The listing below holds a line with "(*FRONT_BUTTON, z), normal)" and a later line with "from mathutils import Matrix, Vector". Write out those two lines and every line between them, exactly, and nothing else.

### Given material

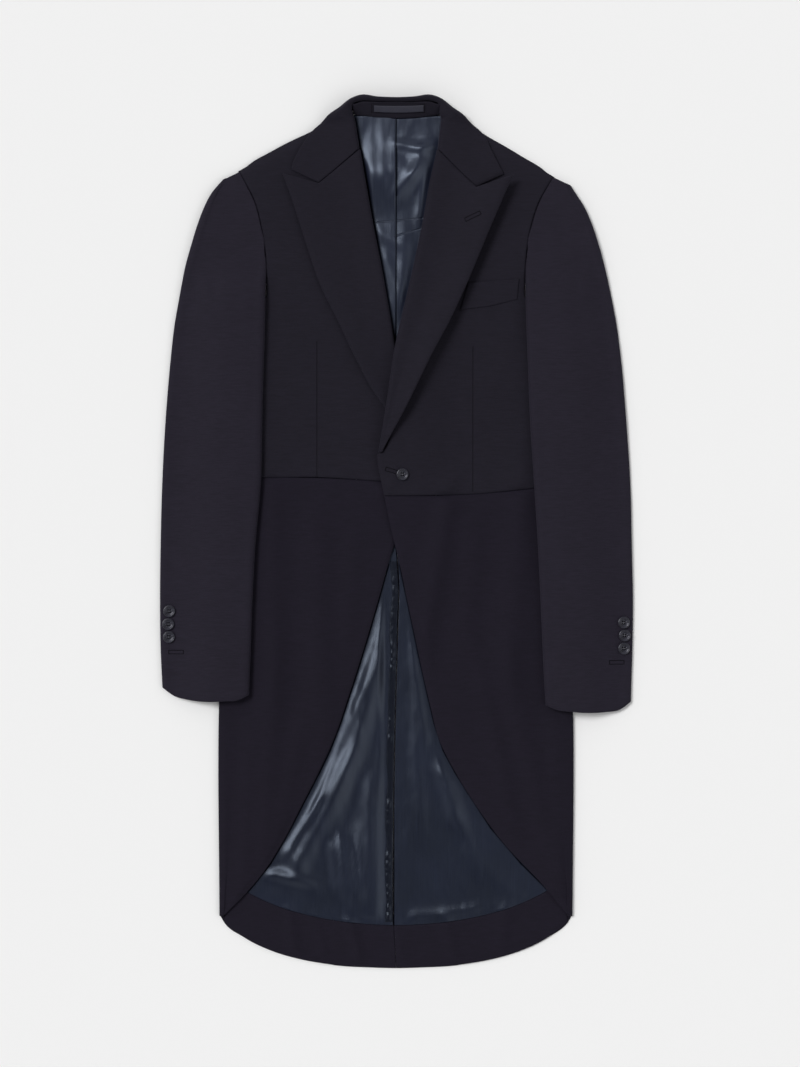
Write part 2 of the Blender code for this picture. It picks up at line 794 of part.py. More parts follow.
def collar_row(side, row, index):
    """Eleven middle points of the collar, from under the roll to the fall's free end."""
    half = COLLAR_WALL / 2
    roll = np.array(row[0:2])
    edge = np.array(row[2:4])
    under = np.array(row[4:6])
    width = np.linalg.norm(edge - roll)
    along = (edge - roll) / width
    if not row[7]:
        core = float(front_low(side, roll[0] + 5, min(roll[1], 492.0))) + FRONT_WALL / 2
        rest = float(over_front(side, roll[0] + 5, min(roll[1], 490.0), COLLAR_WALL))
        radius = (rest - core + 2.2 + row[6]) / 2
        near = 4.2
        d = np.array([6.0, half + 0.4, near - 1.6, near, 0.35 * width, 0.7 * width])
        d = np.append(d, width - np.array([6.0, 4.0, 2.7, 1.3, 0.0]))
        z = [core, core + radius * 0.75, core + 1.8 * radius, core + 2 * radius]
        plan = roll + along * d[:, None]
        for spot, distance in zip(plan[4:], d[4:]):
            y = min(spot[1], at(SHOULDER, spot[0], SIDE_COLUMN[side]) - 1.0)
            lie = float(over_front(side, spot[0], y, COLLAR_WALL))
            puff = (core + 2 * radius - rest) * (1 - ramp(distance, near, near + 34))
            z.append(lie + puff + 0.6)
        bend = 1 - index / 3
        if bend > 0:
            notch = np.array(GORGE[side]["notch"]) + np.array([0.1, 0.6])
            plan = plan + bend * notch_bend((roll, edge), notch, d / width)
        return np.column_stack([plan, z])
    height = row[6]
    face = edge - along * half
    d = np.array([half + 0.6, half, half + 0.6, 0.4 * width, 0.68 * width])
    plan = list(roll + along * d[:, None])
    z = [height - 2.6, height, height + 1.8, height + 3.0, height + 2.6]
    plan.append(face - along * 0.5)
    z.append(mix(height + 2.2, 3.0, 0.25))
    plan.append(face)
    z.append(mix(height, 3.0, 0.6))
    plan.append(face - along * 0.3)
    z.append(3.4)
    plan.append(face - along * 2.2)
    z.append(half + 0.1)
    for share in (0.5, 1.0):
        plan.append(mix(face, under, share))
        z.append(half)
    return np.column_stack([np.array(plan), z])


def collar_rows():
    """Rows from the right front round the neck to the left front, as (x, y, z)."""
    rows = []
    for side in ("right", "left"):
        table = COLLAR[side] + COLLAR_NECK
        half = [collar_row(side, row, index) for index, row in enumerate(table)]
        half = [points * np.array([SIGN[side], 1.0, 1.0]) for points in half]
        rows.append(half)
    right, left = rows
    return np.array(right + left[-2::-1])


def make_collar_leaf():
    rows = collar_rows()
    add_wall("collar_leaf", "left", rows, np.full(rows.shape[:2], COLLAR_WALL))


def stand_points(out, share):
    """Middle of the stand: share 0 at the neck seam, 1 at the fold."""
    foot = at(STAND_FOOT, out)
    head = mix(518.6, 516.4, ramp(np.abs(out), 25, 50))
    y = mix(foot, head, share)
    z = mix(2.9, 12.6, share) + 0.5 * np.sin(np.pi * share)
    return np.stack([out, y, z], axis=-1)


def make_collar_stand():
    outs = np.linspace(-49.0, 51.5, 11)
    rows = np.array([stand_points(outs, np.full(11, s)) for s in (0, 0.33, 0.66, 1)])
    add_wall("collar_stand", "left", rows, np.full(rows.shape[:2], 1.8))


def make_hanger_loop():
    outs = np.linspace(*LOOP_BOX["out"], 7)
    rows = np.array([stand_points(outs, np.full(7, s)) for s in np.linspace(*LOOP_BOX["share"], 3)])
    lift = 0.9 + LOOP_BOX["lift"] + LOOP_BOX["thick"] / 2
    normal = grid_normals(rows)
    normal = normal * np.sign(normal[..., 2:3])
    rows = rows + normal * lift
    add_wall("hanger_loop", "left", rows, np.full(rows.shape[:2], LOOP_BOX["thick"]))


# Lining and what lies on the panels


def make_neck_lining(side):
    column = SIDE_COLUMN[side]
    ys = (205.0, 235.0, 270.0, 305.0, 340.0, 375.0, 410.0, 440.0, 462.0, 480.0, 499.0)
    inner = []
    outer = []
    for y in ys:
        inner.append((0.4 if side == "right" else -7.0, y))
        reach = min(at(ROLL_LINE, y, column) + 18.0, 56.0 if y > 470 else 66.0)
        outer.append((max(reach, 14.0), y))
    plan = plan_between(inner, outer, (0, 0.16, 0.36, 0.58, 0.8, 1))
    plan[-1, :, 1] += 4.0 * ramp(plan[-1, :, 0], 25, 42)
    if side == "right":
        for row in plan:
            row[1:, 0] = (3.8, 7.2, 9.0, mix(9.0, row[-1, 0], 0.5), row[-1, 0])

    def low(out, y):
        lap = (LINING_WALL + 0.3) * (1 - ramp(out, 7.2, 9.0)) if side == "right" else 0.0
        return back_high(out) + 0.3 + lap

    add_sheet(f"lining_neck_{side}", side, plan, low, lambda out, y: low(out, y) + LINING_WALL)


def tail_folds(side, out, y):
    """Soft folds of the tail lining where nothing lies over it."""
    open_cloth = ramp(at(FRONT_EDGE, y, SIDE_COLUMN[side]) - out, 4, 30) * ramp(-y, 90, 170)
    open_cloth = open_cloth * ramp(y - at(HEM_TOP, out), 4, 40) * ramp(out, 18, 34)
    wave = 0.5 + 0.5 * np.sin((out + 0.25 * y) / 11.0)
    return 1.6 * open_cloth * wave


def make_tail_lining(side):
    column = SIDE_COLUMN[side]
    ys = (-5.0, -60.0, -110.0, -160.0, -210.0, -260.0, -310.0, -355.0, -395.0, -425.0, -450.0)
    inner = []
    outer = []
    for y in ys:
        line = at(VENT_LINE, y)
        inner.append((-SIGN_OF_VENT[side] * line + 0.5, y))
        outer.append((min(at(FRONT_EDGE, y, column) + 22.0, 205.0), y))
    plan = plan_between(inner, outer, (0, 0.14, 0.28, 0.42, 0.56, 0.7, 0.85, 1))
    foot = at(HEM_TOP, plan[-1, :, 0]) + SEAM
    plan[-1, :, 1] = foot
    plan[-2, :, 1] = np.maximum(plan[-2, :, 1], foot + 14)

    def low(out, y):
        return back_high(out) + 0.3

    def high(out, y):
        return low(out, y) + LINING_WALL + tail_folds(side, out, y)

    add_sheet(f"lining_tail_{side}", side, plan, low, high)


def make_hem_facing(side):
    shares = np.linspace(0, 1, 12)
    plan = []
    for across in (0.0, 0.5, 1.0):
        row = []
        for share in shares:
            low_out = mix(back_centre(side, -529.0), 208.5, share)
            high_out = mix(back_centre(side, -478.0), 203.0, share)
            lower = (low_out, at(HEM, low_out) + 0.7)
            upper = (high_out, at(HEM_TOP, high_out))
            row.append((mix(lower[0], upper[0], across), mix(lower[1], upper[1], across)))
        plan.append(row)

    def low(out, y):
        return back_high(out) + 0.3

    add_sheet(f"hem_facing_{side}", side, np.array(plan), low, lambda out, y: low(out, y) + FACING_WALL)


def make_vent_strip():
    ys = np.linspace(-62, -474, 22)
    line = -at(VENT_LINE, ys)
    rows = np.stack(
        [np.stack([line + 1.2 + reach, ys], axis=1) for reach in (0.0, 3.6, 7.4, 11.0)], axis=1
    )

    def low(out, y):
        return back_high(out) + 0.3 + LINING_WALL + 0.35 + 0 * y

    add_sheet("vent_strip", "right", rows, low, lambda out, y: low(out, y) + 0.9)


def make_breast_welt():
    columns = np.linspace(0, 1, 6)
    lower = np.array(WELT_LOWER, float)
    upper = np.array(WELT_UPPER, float)
    plan = []
    for share in (0, 0.5, 1):
        row = []
        for c in columns:
            low_point = [np.interp(c * 2, (0, 1, 2), lower[:, k]) for k in (0, 1)]
            high_point = [np.interp(c * 2, (0, 1, 2), upper[:, k]) for k in (0, 1)]
            row.append([mix(low_point[k], high_point[k], share) for k in (0, 1)])
        plan.append(row)

    def low(out, y):
        return front_high("left", out, y) + 0.55

    add_sheet("breast_welt", "left", np.array(plan), low, lambda out, y: low(out, y) + 0.8)


# Buttons


def button_mesh():
    """A dished button with four holes, its underside at z 0, in metres."""
    radius = BUTTON_ACROSS / 2
    profile = (
        (radius - 1.4, 0.0),
        (radius - 0.3, 0.5),
        (radius, 1.4),
        (radius - 0.5, BUTTON_THICK - 0.2),
        (radius - 1.4, BUTTON_THICK),
        (radius - 2.6, BUTTON_THICK - 0.9),
    )
    sides = 16
    points = []
    for r, z in profile:
        for k in range(sides):
            turn = 2 * np.pi * k / sides
            points.append((r * np.cos(turn), r * np.sin(turn), z))
    faces = [tuple(reversed(range(sides)))]
    for ring in range(len(profile) - 1):
        for k in range(sides):
            a = ring * sides + k
            b = ring * sides + (k + 1) % sides
            faces.append((a, b, b + sides, a + sides))
    faces.append(tuple(range((len(profile) - 1) * sides, len(profile) * sides)))
    body = add_mesh("button_body", np.array(points), faces)
    holes = []
    faces = []
    for x in (-1.5, 1.5):
        for y in (-1.5, 1.5):
            base = len(holes)
            for z in (-1.0, 4.0):
                for k in range(6):
                    turn = 2 * np.pi * k / 6
                    holes.append((x + 0.75 * np.cos(turn), y + 0.75 * np.sin(turn), z))
            faces.append(tuple(base + k for k in reversed(range(6))))
            faces.append(tuple(base + 6 + k for k in range(6)))
            for k in range(6):
                n = (k + 1) % 6
                faces.append((base + k, base + n, base + 6 + n, base + 6 + k))
    drill = add_mesh("button_holes", np.array(holes), faces)
    drill.hide_render = True
    cut = body.modifiers.new("holes", "BOOLEAN")
    cut.operation = "DIFFERENCE"
    cut.solver = "EXACT"
    cut.object = drill
    bpy.context.view_layer.update()
    graph = bpy.context.evaluated_depsgraph_get()
    made = bpy.data.meshes.new_from_object(body.evaluated_get(graph))
    bpy.data.objects.remove(body)
    bpy.data.objects.remove(drill)
    return made


def place_button(name, mesh, centre, normal):
    """Sets a button on a surface point, tilted to its normal."""
    button = bpy.data.objects.new(name, mesh)
    bpy.context.scene.collection.objects.link(button)
    up = np.asarray(normal, float)
    up = up / np.linalg.norm(up)
    side = np.cross((0.0, 1.0, 0.0), up)
    side = side / np.linalg.norm(side)
    ahead = np.cross(up, side)
    turned = zip(side, ahead, up, np.asarray(centre, float) * MM)
    button.matrix_world = Matrix([tuple(row) for row in turned] + [(0, 0, 0, 1)])


def seat_on(height, out, y, reach):
    """Centre height and normal that set a flat disc clear on a curved surface."""
    step = reach * 0.7
    slope_out = (height(out + step, y) - height(out - step, y)) / (2 * step)
    slope_y = (height(out, y + step) - height(out, y - step)) / (2 * step)
    clear = 0.0
    for turn in np.linspace(0, 2 * np.pi, 12, endpoint=False):
        for part in (0.0, 0.5, 0.85):
            a = part * reach * np.cos(turn)
            b = part * reach * np.sin(turn)
            plane = slope_out * a + slope_y * b
            clear = max(clear, height(out + a, y + b) - height(out, y) - plane)
    return height(out, y) + clear + 0.3, (-slope_out, -slope_y, 1.0)


def make_buttons():
    mesh = button_mesh()
    counts = {"right": 0, "left": 0}
    for side, out, y in CUFF_BUTTONS:
        counts[side] += 1

        def height(o, line):
            inner, _, width = sleeve_frame(side, float(line))
            return float(sleeve_high(side, o, line, (o - inner[0]) / width))

        z, normal = seat_on(height, out, y, BUTTON_ACROSS / 2)
        sign = SIGN[side]
        name = f"cuff_button_{side}_{counts[side]}"
        place_button(name, mesh, (sign * out, y, z), (sign * normal[0], normal[1], normal[2]))
    z, normal = seat_on(
        lambda o, line: float(front_high("left", o, line)), *FRONT_BUTTON, BUTTON_ACROSS / 2
    )
    place_button("front_button", mesh, (*FRONT_BUTTON, z), normal)


def main():
    for old in list(bpy.data.objects):
        bpy.data.objects.remove(old)
    for side in ("right", "left"):
        make_back(side)
        make_side_body(side)
        make_forepart(side)
        make_skirt(side)
        make_topsleeve(side)
        make_undersleeve(side)
        make_lapel(side)
        make_neck_lining(side)
        make_tail_lining(side)
        make_hem_facing(side)
    make_collar_leaf()
    make_collar_stand()
    make_hanger_loop()
    make_vent_strip()
    make_breast_welt()
    make_buttons()


main()
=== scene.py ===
"""Looks of the morning coat laid flat: cloth shells, lining folds, stitches, floor and light.

Sizes are millimetres and are drawn in metres. "out" is the distance outward from the
centre line towards a piece's own side; y runs from the hem at -530 to the collar at +530.
Sides are the wearer's: right lies at negative x and left at positive x.
"""

import bpy
import numpy as np
from mathutils import Matrix, Vector


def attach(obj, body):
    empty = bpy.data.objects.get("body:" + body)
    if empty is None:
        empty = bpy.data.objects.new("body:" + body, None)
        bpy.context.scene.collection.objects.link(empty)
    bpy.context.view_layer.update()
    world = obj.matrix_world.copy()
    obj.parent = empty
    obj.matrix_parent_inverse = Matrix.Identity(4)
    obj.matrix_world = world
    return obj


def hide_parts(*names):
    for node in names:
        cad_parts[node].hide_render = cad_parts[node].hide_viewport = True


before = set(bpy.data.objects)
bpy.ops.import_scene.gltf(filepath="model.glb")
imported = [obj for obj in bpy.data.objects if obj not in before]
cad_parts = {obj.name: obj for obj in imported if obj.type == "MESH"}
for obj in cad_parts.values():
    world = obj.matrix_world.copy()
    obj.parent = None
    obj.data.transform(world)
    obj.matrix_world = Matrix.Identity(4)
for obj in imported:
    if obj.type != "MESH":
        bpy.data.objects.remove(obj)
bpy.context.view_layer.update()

MM = 0.001
SIGN = {"right": -1.0, "left": 1.0}
SIDE_COLUMN = {"right": 1, "left": 2}
SIGN_OF_VENT = {"right": 1.0, "left": -1.0}

# Cloth walls and the gaps at their seams
BACK_WALL = 1.5
SKIRT_WALL = 2.4
FRONT_WALL = 3.0
SLEEVE_WALL = 2.2
LAPEL_WALL = 2.2
COLLAR_WALL = 2.0
STAND_WALL = 1.8
LINING_WALL = 0.6
FACING_WALL = 0.8
SEAM = 0.35
HIDDEN_SEAM = 1.3
WAIST_SEAM = 1.2 * SEAM
# Room between the layers, padding of the foreparts and depth of the sleeves
REST_GAP = 0.3
LAYER_GAP = 0.4
BODY_ROOM = 1.2
CHEST_PAD = 1.3
SHOULDER_PAD = 2.6
SLEEVE_DEPTH = 5.2
SLEEVE_REST = 0.7
# Soft rise of the sleeve's upper layer above its folds
SLEEVE_PUFF = 5.5

# Where the two neck linings lap at the centre
NECK_LAP = {"right": 0.4, "left": -7.0}
# How far each lapel's free edge stands off the chest
EDGE_RISE = {"right": 2.4, "left": 12.0}

# Where the pieces end, as y, as outward distance or as reach under the coat
HIP_Y = 285.0
ARMHOLE_Y = 300.0
UNDER_WAIST_Y = 60.0
UNDER_HEM_Y = -527.0
CUFF_Y = -200.0
GORGE_Y = 464.2
SIDE_SEAM_OUT = 194.0
ARM_HOOK = 28.0
HIND_HOOK = 34.0
LAPEL_FOOT_Y = 95.0
CORNER_Y = -466.5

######

### [The result]
    place_button("front_button", mesh, (*FRONT_BUTTON, z), normal)


def main():
    for old in list(bpy.data.objects):
        bpy.data.objects.remove(old)
    for side in ("right", "left"):
        make_back(side)
        make_side_body(side)
        make_forepart(side)
        make_skirt(side)
        make_topsleeve(side)
        make_undersleeve(side)
        make_lapel(side)
        make_neck_lining(side)
        make_tail_lining(side)
        make_hem_facing(side)
    make_collar_leaf()
    make_collar_stand()
    make_hanger_loop()
    make_vent_strip()
    make_breast_welt()
    make_buttons()


main()
=== scene.py ===
"""Looks of the morning coat laid flat: cloth shells, lining folds, stitches, floor and light.

Sizes are millimetres and are drawn in metres. "out" is the distance outward from the
centre line towards a piece's own side; y runs from the hem at -530 to the collar at +530.
Sides are the wearer's: right lies at negative x and left at positive x.
"""

import bpy
import numpy as np
from mathutils import Matrix, Vector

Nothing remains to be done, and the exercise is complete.